Copy out the data below verbatim.

[Begin Data extract]

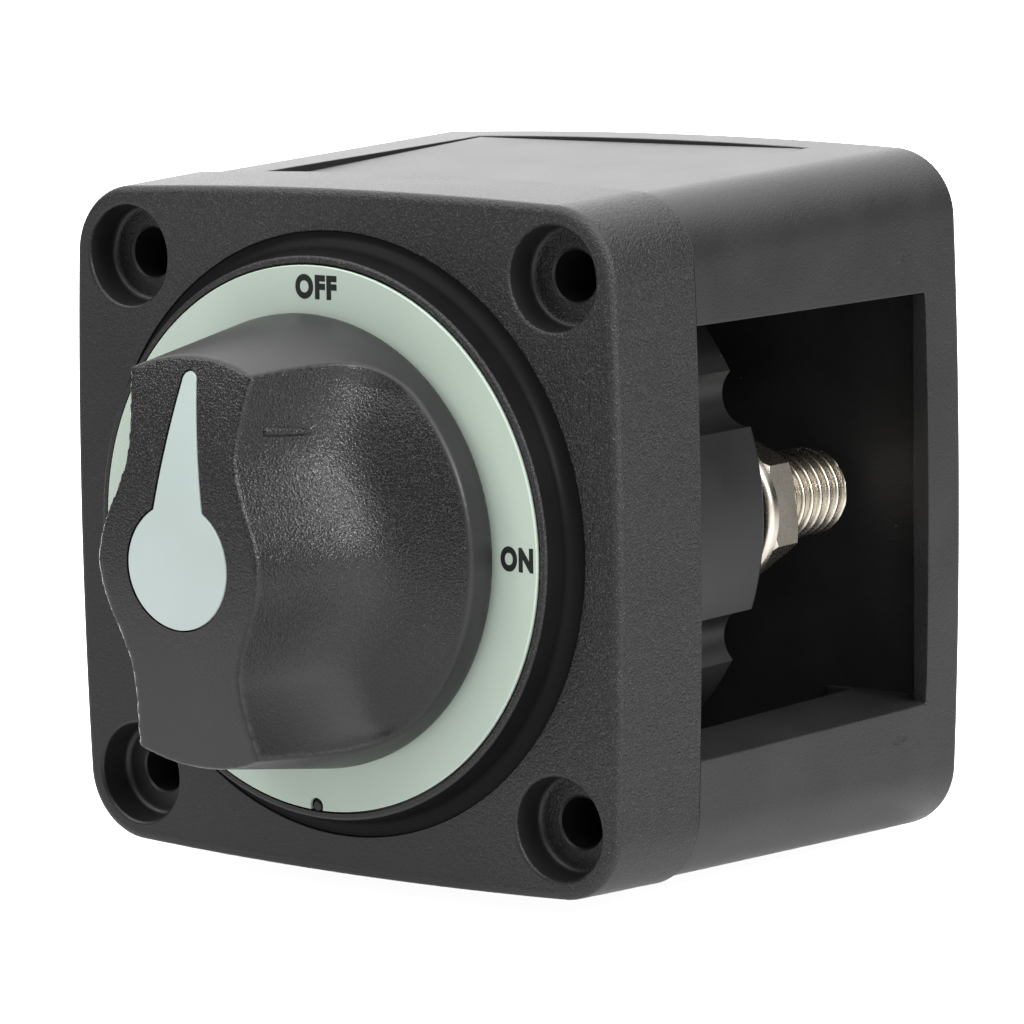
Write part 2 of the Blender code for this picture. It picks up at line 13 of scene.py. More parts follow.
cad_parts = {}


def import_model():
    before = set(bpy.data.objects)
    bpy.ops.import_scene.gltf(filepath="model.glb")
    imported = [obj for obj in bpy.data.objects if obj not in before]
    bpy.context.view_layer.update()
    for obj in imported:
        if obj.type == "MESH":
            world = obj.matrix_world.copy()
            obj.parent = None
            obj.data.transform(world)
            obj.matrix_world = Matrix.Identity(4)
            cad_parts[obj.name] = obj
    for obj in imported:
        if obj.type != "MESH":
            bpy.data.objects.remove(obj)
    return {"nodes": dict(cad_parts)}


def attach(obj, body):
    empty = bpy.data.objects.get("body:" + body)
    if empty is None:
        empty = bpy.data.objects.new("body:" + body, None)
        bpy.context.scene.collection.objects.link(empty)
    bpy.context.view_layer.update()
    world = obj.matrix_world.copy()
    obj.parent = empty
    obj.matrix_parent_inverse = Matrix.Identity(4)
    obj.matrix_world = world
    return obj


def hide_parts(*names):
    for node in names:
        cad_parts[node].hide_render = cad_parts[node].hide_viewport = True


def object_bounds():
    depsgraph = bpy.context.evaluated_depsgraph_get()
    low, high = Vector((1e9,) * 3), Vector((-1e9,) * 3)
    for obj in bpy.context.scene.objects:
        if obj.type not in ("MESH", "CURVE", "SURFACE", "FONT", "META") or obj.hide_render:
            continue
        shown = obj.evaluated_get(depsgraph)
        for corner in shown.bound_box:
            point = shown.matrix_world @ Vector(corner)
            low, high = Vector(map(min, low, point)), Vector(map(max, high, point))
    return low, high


MM = 0.001
FULL = 2 * math.pi

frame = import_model()
cad_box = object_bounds()

# Sizes shared with the CAD, apart from the nuts' turn.
DEPTH = 58.8 * MM  # face plate's plane to the rear mounting face
FACE_HALF = 34.4 * MM
BULGE = 0.6 * MM
CORNER = 7.2 * MM
FACE_DRAFT = 0.046
COVER_DRAFT = 0.031
PARTING = 13.1 * MM
GAP = 0.3 * MM
WALL = 2.4 * MM
HOLE_PITCH_HALF = 26.75 * MM
HOLE_R = 2.55 * MM
COUNTERBORE_R = 5.1 * MM
COUNTERBORE_DEPTH = 3.85 * MM
BOSS_R = 28.1 * MM
BOSS_HEIGHT = 3.3 * MM
BOSS_RING_R = 30.3 * MM
BOSS_RING_DEPTH = 0.2 * MM
LABEL_R = 27.2 * MM
LABEL_HEIGHT = 3.55 * MM
PEG_OFFSET = 26.8 * MM
PEG_X = -0.5 * MM
KNOB_BASE = 4.0 * MM
KNOB_HEIGHT = 24.6 * MM
CROWN_R = 65.0 * MM
KNOB_BASE_R = 22.6 * MM
KNOB_FRONT_R = 19.4 * MM
SKIRT_RIM = 7.2 * MM
SCOOP_WALL = 5.0  # slope of a scoop's wall where it leaves the grip
SCOOP_FALL = 0.45  # slope of its floor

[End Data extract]

> [Task result]:
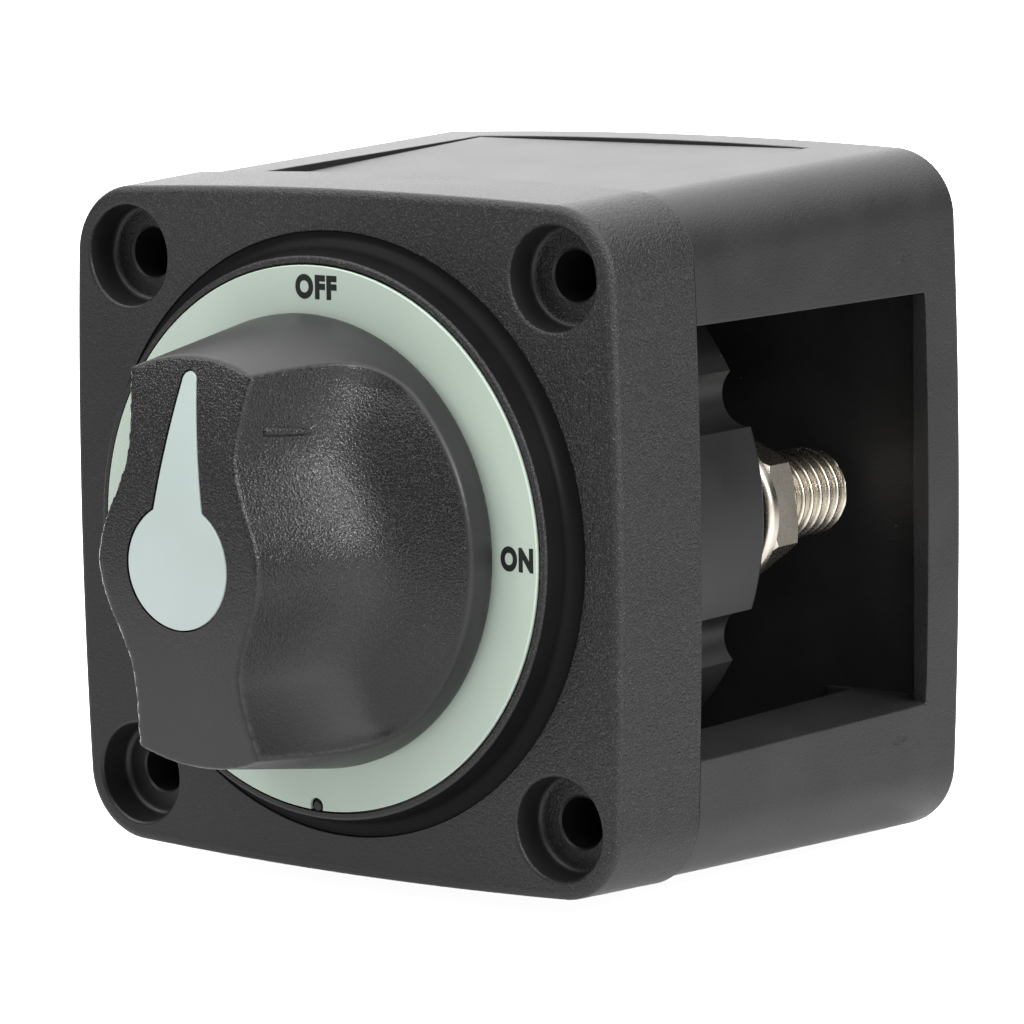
Write part 2 of the Blender code for this picture. It picks up at line 13 of scene.py. More parts follow.
cad_parts = {}


def import_model():
    before = set(bpy.data.objects)
    bpy.ops.import_scene.gltf(filepath="model.glb")
    imported = [obj for obj in bpy.data.objects if obj not in before]
    bpy.context.view_layer.update()
    for obj in imported:
        if obj.type == "MESH":
            world = obj.matrix_world.copy()
            obj.parent = None
            obj.data.transform(world)
            obj.matrix_world = Matrix.Identity(4)
            cad_parts[obj.name] = obj
    for obj in imported:
        if obj.type != "MESH":
            bpy.data.objects.remove(obj)
    return {"nodes": dict(cad_parts)}


def attach(obj, body):
    empty = bpy.data.objects.get("body:" + body)
    if empty is None:
        empty = bpy.data.objects.new("body:" + body, None)
        bpy.context.scene.collection.objects.link(empty)
    bpy.context.view_layer.update()
    world = obj.matrix_world.copy()
    obj.parent = empty
    obj.matrix_parent_inverse = Matrix.Identity(4)
    obj.matrix_world = world
    return obj


def hide_parts(*names):
    for node in names:
        cad_parts[node].hide_render = cad_parts[node].hide_viewport = True


def object_bounds():
    depsgraph = bpy.context.evaluated_depsgraph_get()
    low, high = Vector((1e9,) * 3), Vector((-1e9,) * 3)
    for obj in bpy.context.scene.objects:
        if obj.type not in ("MESH", "CURVE", "SURFACE", "FONT", "META") or obj.hide_render:
            continue
        shown = obj.evaluated_get(depsgraph)
        for corner in shown.bound_box:
            point = shown.matrix_world @ Vector(corner)
            low, high = Vector(map(min, low, point)), Vector(map(max, high, point))
    return low, high


MM = 0.001
FULL = 2 * math.pi

frame = import_model()
cad_box = object_bounds()

# Sizes shared with the CAD, apart from the nuts' turn.
DEPTH = 58.8 * MM  # face plate's plane to the rear mounting face
FACE_HALF = 34.4 * MM
BULGE = 0.6 * MM
CORNER = 7.2 * MM
FACE_DRAFT = 0.046
COVER_DRAFT = 0.031
PARTING = 13.1 * MM
GAP = 0.3 * MM
WALL = 2.4 * MM
HOLE_PITCH_HALF = 26.75 * MM
HOLE_R = 2.55 * MM
COUNTERBORE_R = 5.1 * MM
COUNTERBORE_DEPTH = 3.85 * MM
BOSS_R = 28.1 * MM
BOSS_HEIGHT = 3.3 * MM
BOSS_RING_R = 30.3 * MM
BOSS_RING_DEPTH = 0.2 * MM
LABEL_R = 27.2 * MM
LABEL_HEIGHT = 3.55 * MM
PEG_OFFSET = 26.8 * MM
PEG_X = -0.5 * MM
KNOB_BASE = 4.0 * MM
KNOB_HEIGHT = 24.6 * MM
CROWN_R = 65.0 * MM
KNOB_BASE_R = 22.6 * MM
KNOB_FRONT_R = 19.4 * MM
SKIRT_RIM = 7.2 * MM
SCOOP_WALL = 5.0  # slope of a scoop's wall where it leaves the grip
SCOOP_FALL = 0.45  # slope of its floor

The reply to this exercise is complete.